In order to understand both how silly and how dangerous this comment is, one must first understand the role evolutionary explanations play in academic life — and in left-wing life generally. The Left has always sought single, non-values-based explanations for human behavior.
It was originally economics. Man was Homo economicus. Rather than dividing the world between good and evil, the Left divided the world in terms of economics. Economic classes, not moral values, explained human behavior. Therefore, to cite a common example, poverty, not one’s moral value system, or lack of it, caused crime.
Recently, however, the economic explanation for human behavior has lost some of its appeal. Even many liberal professors and editorial writers have had to grapple with the “surprising” fact that violent crime has declined, not increased, in the current recession.
In the words of Scientific American, “Homo economicus is extinct.”
But the biggest reason for the declining popularity of economic man is that science has displaced economics — which is not widely regarded as a science — as the Left’s real religion. Increasingly, therefore, something held to be indisputably scientific — evolution — is offered as the Left’s explanation for virtually everything.
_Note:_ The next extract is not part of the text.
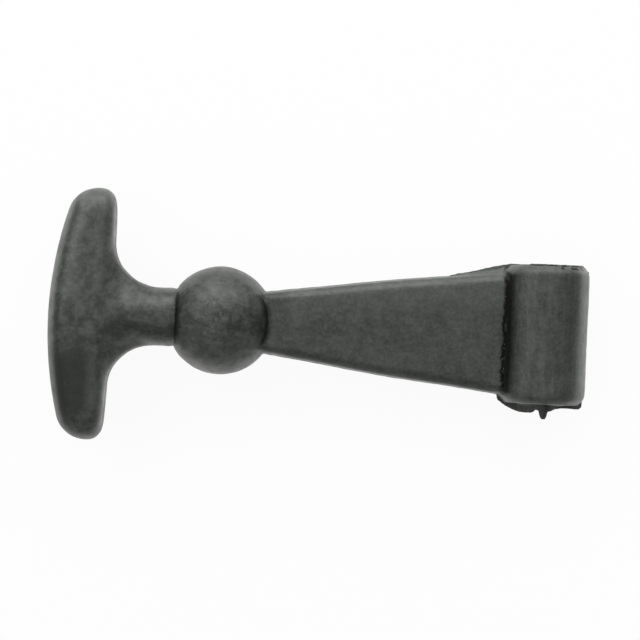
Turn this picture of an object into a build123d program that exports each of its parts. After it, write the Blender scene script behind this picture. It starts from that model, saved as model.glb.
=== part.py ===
from build123d import *
import os

# Battery hold-down strap: a moulded rubber T-handle draw strap with a ball and a pin barrel.
# The origin is the middle of the pin bore, on its axis. The strap runs towards -X from
# the barrel to the T-handle, the bore lies along Y, and +Z points out of the face that
# lies upwards. Z = 0 is the parting plane of the mould. All sizes are in mm.

# Pin barrel
barrel_diameter = 20.4
barrel_length = 32.4
barrel_rim_chamfer = 1.5
bore_diameter = 6.5

# Tapering web between the barrel and the ball
web_shoulder = 1.75
web_ball_width = 14.8
web_start_in_ball = 10.2
web_side_bow = 0.35
web_barrel_thickness = 7.4
web_ball_thickness = 10.2
web_edge_radius = 2.5
web_draft = 7.0

# Gusset that carries one side of the web out to the barrel's end
gusset_length = 13.0
gusset_slope = 0.11
gusset_end = 8.9
gusset_overhang = 0.22
gusset_thickness = 4.4
gusset_draft = 38.0

# Ball
ball_diameter = 25.5
ball_distance = 76.4

# Neck between the ball and the T-handle
neck_diameter = 13.8
neck_length = 12.95
neck_root_radius = 11.0

# T-handle: its crown, bow, corner and edges are shares of its depth
handle_width = 59.55
handle_over_neck = 1.2
handle_face_step = 0.15
palm_crown_share = 0.338
palm_corner_share = 0.48
palm_edge_share = 0.44
finger_bow_share = 0.038
finger_edge_share = 0.243
handle_offset = 0.28
handle_skew = 1.05

# Flash left in the parting plane and round the core pin
flash_thickness = 0.6
flash_root = 2.1
flash_collar_wall = 0.5
flash_collar_reach = 0.65
flash_overhang = 0.4
flash_start = 1.0
flash_lobe_reach = 2.3
flash_lobe_bulge = 0.95
flash_lobe_end = 2.9
flash_notch_reach = 1.5
flash_notch_end = 1.6
flash_nub_reach = 3.6
flash_nub_width = 2.6
flash_nub_tip_width = 1.3
flash_nub_tip_radius = 0.6
flash_nub_offset = 0.7
flash_end_reach = 1.0
flash_end_start = 4.6
flash_end_length = 4.6
torn_tab_width = 11.0

# Lip of flash at the barrel's other end
lip_reach = 0.28
lip_start = 8.8
lip_step = 4.0
lip_end = 8.4
lip_corner = 1.1

# Places worked out from the sizes
barrel_radius = barrel_diameter / 2
bore_radius = bore_diameter / 2
ball_radius = ball_diameter / 2
neck_radius = neck_diameter / 2
barrel_end = barrel_length / 2
collar_radius = bore_radius + flash_collar_wall
web_ball_x = web_start_in_ball - ball_distance
web_end_half_width = barrel_end - web_shoulder
handle_half_width = handle_width / 2
handle_depth = neck_diameter + handle_over_neck
handle_half_thickness = neck_radius + handle_face_step
handle_root_x = -(ball_distance + ball_radius + neck_length)
handle_middle_x = handle_root_x - handle_depth / 2
palm_tip_x = handle_depth * (palm_crown_share - 1 / 2)
finger_tip_x = handle_depth * (1 / 2 - finger_bow_share)

# T-handle: the bar's outline, crowned at the palm and bowed at the fingers
with BuildPart() as handle:
    with BuildSketch(Plane((handle_middle_x, 0, 0)).rotated((0, 0, -handle_skew))) as bar_outline:
        with BuildLine():
            palm = ThreePointArc(
                (palm_tip_x, -handle_half_width),
                (-handle_depth / 2, 0),
                (palm_tip_x, handle_half_width),
            )
            fingers = ThreePointArc(
                (finger_tip_x, handle_half_width),
                (handle_depth / 2, 0),
                (finger_tip_x, -handle_half_width),
            )
            Line(palm @ 1, fingers @ 0)
            Line(fingers @ 1, palm @ 0)
        make_face()
        fillet(bar_outline.vertices().sort_by(Axis.X)[:2], palm_corner_share * handle_depth)
    extrude(amount=handle_half_thickness, both=True)

    # The palm side is nearly a half round, and the finger side has its own smaller rounding
    finger_edges = handle.faces().sort_by(Axis.X)[-1].edges()
    palm_edges = handle.faces().filter_by(Axis.Z).edges() - finger_edges
    fillet(palm_edges, palm_edge_share * handle_depth)
    fillet(handle.faces().sort_by(Axis.X)[-1].edges(), finger_edge_share * handle_depth)

    # Neck, from the middle of the bar to the middle of the ball, with its wide root fillet
    with BuildSketch(Plane.YZ.offset(handle_middle_x)):
        Circle(neck_radius)
    extrude(amount=-ball_distance - handle_middle_x)
    root_edges = handle.edges().filter_by(
        lambda edge: abs(edge.center().Y) <= neck_radius
        and edge.bounding_box().size.Y < neck_diameter
        and handle_middle_x < edge.center().X < -ball_distance - ball_radius
    )
    fillet(root_edges, neck_root_radius)

# Web: the half above the parting plane, drafted and thinning towards the barrel, and its mirror
with BuildPart() as web:
    with BuildSketch():
        with BuildLine():
            side = Polyline(
                (-barrel_radius, web_end_half_width),
                (
                    (web_ball_x - barrel_radius) / 2,
                    (web_ball_width / 2 + web_end_half_width) / 2 + web_side_bow,
                ),
                (web_ball_x, web_ball_width / 2),
            )
            into_barrel = Line(side @ 0, side @ 0 - (side % 0) * barrel_radius / 2)
            Line(into_barrel @ 1, ((into_barrel @ 1).X, 0))
            into_ball = Line(side @ 1, side @ 1 + (side % 1) * ball_radius)
            Line(into_ball @ 1, ((into_ball @ 1).X, 0))
            mirror(about=Plane.XZ)
        make_face()
    extrude(amount=web_ball_thickness, taper=web_draft)
    with BuildSketch(Plane.XZ):
        with BuildLine():
            Polyline(
                (-ball_distance, 0),
                (-ball_distance, web_ball_thickness / 2),
                (0, web_barrel_thickness / 2),
                (0, 0),
                close=True,
            )
        make_face()
    extrude(amount=barrel_length, both=True, mode=Mode.INTERSECT)
    upper_face = web.faces().sort_by(Axis.Z)[-1]
    long_edges = upper_face.edges().filter_by(lambda edge: edge.bounding_box().size.X > barrel_radius)
    fillet(long_edges, web_edge_radius)
    mirror(about=Plane.XY)

# Gusset: a low corner beside the web, sloping down from it to the barrel's end
with BuildPart() as gusset:
    with BuildSketch():
        with BuildLine():
            Polyline(
                (-barrel_radius - gusset_length, web_end_half_width - gusset_length * gusset_slope),
                (-gusset_end, barrel_end + gusset_overhang),
                (-gusset_end, web_end_half_width / 2),
                (-barrel_radius - gusset_length, web_end_half_width / 2),
                close=True,
            )
        make_face()
    extrude(amount=gusset_thickness / 2, both=True, taper=gusset_draft)

# Flash: the sheet torn off at one end of the barrel, with a nub beside the core pin
with BuildPart() as flash:
    with BuildSketch() as torn_outline:
        with BuildLine():
            lobe = SagittaArc(
                (-flash_lobe_end, -barrel_end - flash_lobe_reach),
                (-barrel_radius - flash_overhang, -barrel_end + flash_start),
                flash_lobe_bulge,
            )
            Polyline(
                lobe @ 0,
                (-flash_notch_end, -barrel_end - flash_notch_reach),
                (flash_nub_offset - flash_nub_width / 2, -barrel_end - flash_notch_reach),
                (flash_nub_offset - flash_nub_tip_width / 2, -barrel_end - flash_nub_reach),
                (flash_nub_offset + flash_nub_tip_width / 2, -barrel_end - flash_nub_reach),
                (flash_nub_offset + flash_nub_width / 2, -barrel_end - flash_notch_reach),
                (flash_end_start, -barrel_end - flash_end_reach),
                (flash_end_start + flash_end_length, -barrel_end - flash_end_reach),
                (flash_end_start + flash_end_length + flash_overhang, -barrel_end),
                (flash_end_start + flash_end_length, -barrel_end + flash_root),
                (-barrel_radius, -barrel_end + flash_root),
                lobe @ 1,
            )
        make_face()
        nub_tips = torn_outline.vertices().sort_by(Axis.Y)[:2]
        fillet(nub_tips, flash_nub_tip_radius)
    extrude(amount=flash_thickness / 2, both=True)
    # Past the collar the sheet stands clear of the core pin
    with Locations((0, -barrel_end - flash_collar_reach - flash_nub_reach, 0)):
        Box(2 * collar_radius, 2 * flash_nub_reach, flash_thickness, mode=Mode.SUBTRACT)

    # Lip at the other end, which steps up beside the collar and follows the barrel's corner
    with BuildSketch():
        with BuildLine():
            Polyline(
                (-lip_start, barrel_end - flash_root),
                (-lip_start, barrel_end + lip_reach),
                (-lip_step, barrel_end + lip_reach),
                (-collar_radius, barrel_end + flash_collar_reach),
                (lip_end, barrel_end + flash_collar_reach),
                (barrel_radius, barrel_end - lip_corner),
                (lip_end, barrel_end - flash_root),
                close=True,
            )
        make_face()
    extrude(amount=flash_thickness / 2, both=True)

# Torn tab: the scrap with the nub, which lies just clear of the bore in front of its mouth
with BuildPart() as torn_tab:
    with BuildSketch(Plane.XY.offset(collar_radius)):
        add(torn_outline.sketch)
        with Locations((0, -barrel_end)):
            Rectangle(torn_tab_width, barrel_end, mode=Mode.INTERSECT)
    extrude(amount=flash_thickness)

# Barrel with chamfered rims
with BuildPart() as barrel:
    with BuildSketch(Plane.XZ):
        Circle(barrel_radius)
    extrude(amount=barrel_end, both=True)
    chamfer(barrel.edges().filter_by(GeomType.CIRCLE), barrel_rim_chamfer)

with BuildPart() as strap:
    add(barrel.part)
    add(web.part)
    add(gusset.part)
    with Locations((-ball_distance, 0, 0)):
        Sphere(ball_radius)
    # The handle lies slightly to one side of the strap's middle
    add(handle.part.translate((0, handle_offset, 0)))
    add(flash.part)
    add(torn_tab.part)
    # Collars where the rubber squeezed out round the core pin, then the bore through it all
    with BuildSketch(Plane.XZ):
        Circle(collar_radius)
    extrude(amount=barrel_end + flash_collar_reach, both=True)
    with BuildSketch(Plane.XZ):
        Circle(bore_radius)
    extrude(amount=barrel_length, both=True, mode=Mode.SUBTRACT)

strap.part.label = "strap"
os.makedirs("parts", exist_ok=True)
export_step(strap.part, "parts/strap.step")
print("strap", strap.part.is_valid, strap.part.volume, strap.part.bounding_box())
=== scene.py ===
import bmesh
import bpy
import math
import numpy as np
from mathutils import Matrix, Vector


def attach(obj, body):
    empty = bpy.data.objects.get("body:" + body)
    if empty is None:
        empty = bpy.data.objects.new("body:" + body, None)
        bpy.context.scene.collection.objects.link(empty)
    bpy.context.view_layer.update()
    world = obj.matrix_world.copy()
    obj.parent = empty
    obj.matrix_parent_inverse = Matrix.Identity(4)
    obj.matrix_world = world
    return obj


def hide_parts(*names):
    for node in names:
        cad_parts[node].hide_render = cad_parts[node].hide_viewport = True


MM = 0.001
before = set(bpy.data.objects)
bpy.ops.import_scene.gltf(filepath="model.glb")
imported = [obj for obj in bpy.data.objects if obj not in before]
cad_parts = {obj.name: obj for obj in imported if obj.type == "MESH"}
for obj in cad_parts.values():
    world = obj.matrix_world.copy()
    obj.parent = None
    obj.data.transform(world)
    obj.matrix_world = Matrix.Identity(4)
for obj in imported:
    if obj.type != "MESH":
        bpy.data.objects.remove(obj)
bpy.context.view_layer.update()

# The photograph's view: straight down on the strap, turned a little in the picture
VIEW_TURN = math.radians(2.63)
VIEW_CENTRE = Vector((-52.93, 1.18, 0.0)) * MM
VIEW_WIDTH = 151.0 * MM
CAMERA_HEIGHT = 520.0 * MM
SENSOR_WIDTH = 36.0
NEAREST_SEEN = 0.01

# The sky: a soft light whose middle leans towards the handle and the window
SKY_AXIS = Vector((-0.32, 0.22, 0.87))
SKY_EDGE = 0.35
SKY_FULL = 0.92
SKY_LOW = 0.40
SKY_HIGH = 0.90

# The lamps: directions in degrees, sizes and distance in metres
WINDOW = {"azimuth": 92, "elevation": 23, "size": (1.7, 0.8), "radiance": 2.65}
LEFT_PANEL = {"azimuth": 150, "elevation": 42, "size": (0.45, 0.35), "radiance": 2.0}
LAMP_DISTANCE = 1.0

# The floor: its half width in metres, its paint and how much of its look is a plain white glow
FLOOR_HALF_WIDTH = 3.0
FLOOR_PAINT = (0.86, 0.86, 0.86, 1)
FLOOR_ROUGHNESS = 0.9
FLOOR_GLOW_SHARE = 0.93

# Places on the moulding, in mm: the ball, the barrel, the neck and the web
BALL_X = -76.4
BALL_RADIUS = 12.75
BARREL_RADIUS = 10.2
BARREL_END = 16.2
NECK_RADIUS = 6.9
NECK_OFFSET = 0.28
WEB_HALF_THICKNESS = 3.7
WEB_GROWTH = 1.4
WEB_SIDE_SLOPE = 0.113
WEB_SHOULDER = 1.75
WEB_HALF_WIDTH_AT_BALL = 7.0

# The skin: a fine copy of the moulding that carries its small unevenness, in mm
SKIN_VOXEL = 0.27
SKIN_SMOOTHING = 3
SKIN_TRIANGLES = 190000
SMOOTH_FACTOR = 0.5
SWELL_SIZE = 11.0
SWELL_DEPTH = 0.16
RIPPLE_SIZE = 2.6
RIPPLE_DEPTH = 0.035
FINE_RIPPLE_SHARE = 0.5

# The ragged ridge at the parting plane, on faces that look sideways, in mm
RIDGE_HEIGHT = 0.14
RIDGE_WIDTH = 0.28
RIDGE_TILT = (0.6, 0.1)
RIDGE_MIDDLE = 0.6
RIDGE_CHANGE = 0.4
RIDGE_NOISE_SIZE = 1.5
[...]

Evolution explains love, altruism, morality, economic behavior, God, religion, intelligence. Indeed, it explains everything but music. For some reason, the evolutionists have not come up with an evolution-based explanation for why human beings react so powerfully to music. But surely they will.
Now, along comes Professor Lieberman not merely to use evolution to explain human behavior, but to justify coercive left-wing social policy.
In other words, not only is the Left progressive when it coerces citizens to act in ways the Left deems appropriate, science itself — through evolution — inexorably leads to government coercion on behalf of such policies.